Proverbs 14:12 - “There is a way that appears to be right, but in the end it leads to death.”
Galatians 5: 19-21 MSG - “It is obvious what kind of life develops out of trying to get your own way all the time: repetitive, loveless, cheap sex; a stinking accumulation of mental and emotional garbage; frenzied and joyless grabs for happiness; trinket gods; magic-show religion; paranoid loneliness; cutthroat competition; all-consuming-yet-never-satisfied wants; a brutal temper; an impotence to love or be loved; divided homes and divided lives; small-minded and lopsided pursuits; the vicious habit of depersonalizing everyone into a rival; uncontrolled and uncontrollable addictions; ugly parodies of community.”

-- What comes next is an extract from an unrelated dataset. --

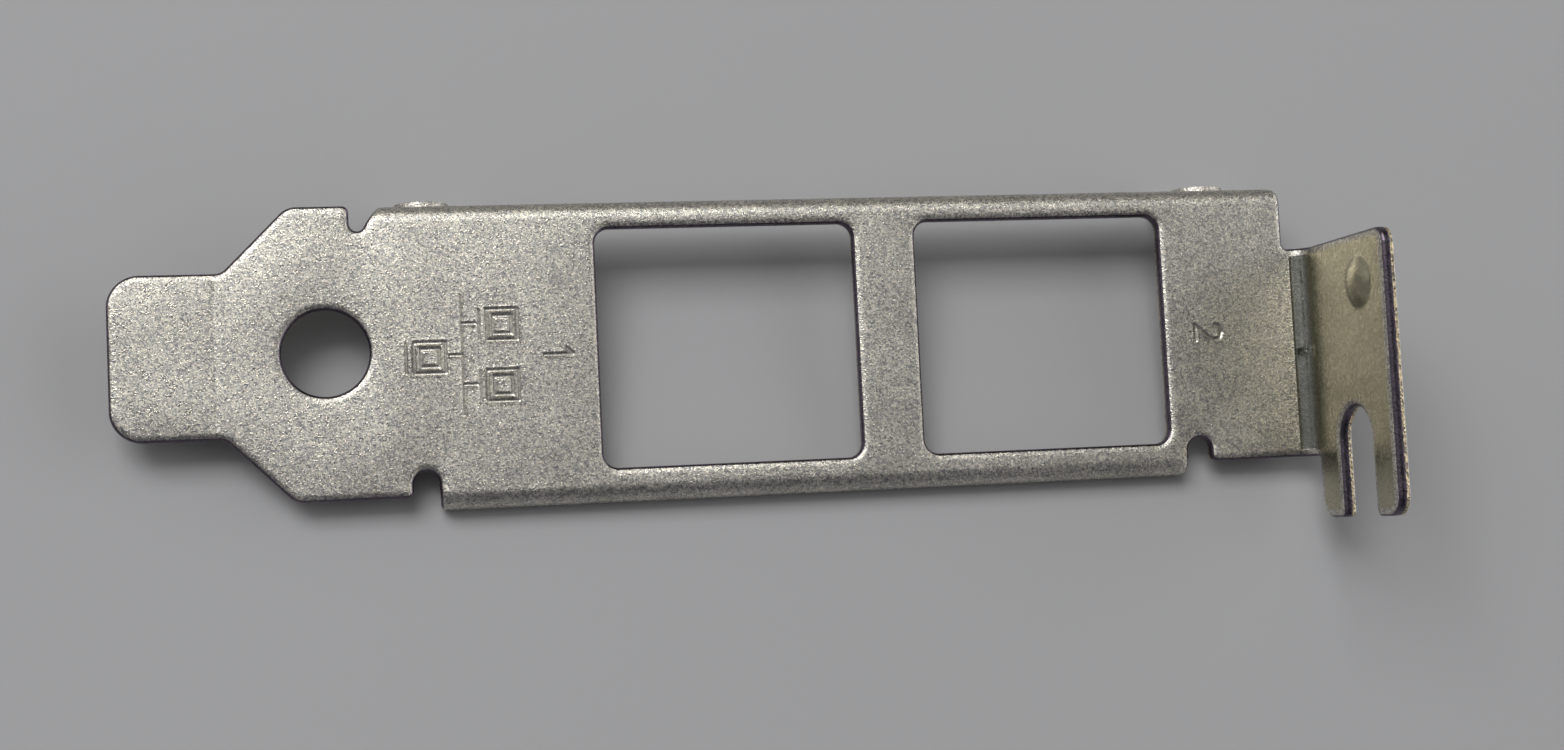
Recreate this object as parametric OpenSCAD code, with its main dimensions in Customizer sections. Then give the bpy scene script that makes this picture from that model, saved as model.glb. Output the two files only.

There is no other path to freedom and life than self-transcendence, and that is only possible along the path that Jesus invited us on. The invitation is always the same, “Come and follow me.” It is not a theology or set of beliefs and practices, it is a journey we walk on, filled with and led by the Holy Spirit. Jesus walked into the biggest question in all of human history and showed us the answer. Now we have forgotten the question, so we don’t value the answer. Once our self-obsessed religion or self-obsessed hedonism lets us down, then we find ourselves wrestling with that great question once again. Unfortunately, for most people in this age of distraction, it can take an entire lifetime to rediscover the battle we are actually fighting, it is not a battle outside of us but a battle within us. Just like the myth of Theseus and the Minotaur, we must venture into the labyrinth of our own heart and mind to find the animal within, slay him, and find our way back out. That is not a journey we can go on and a battle we can win alone; we need the Spirit of God to guide us and strengthen us. On the other side of that battle is the identity and way of life we were made for.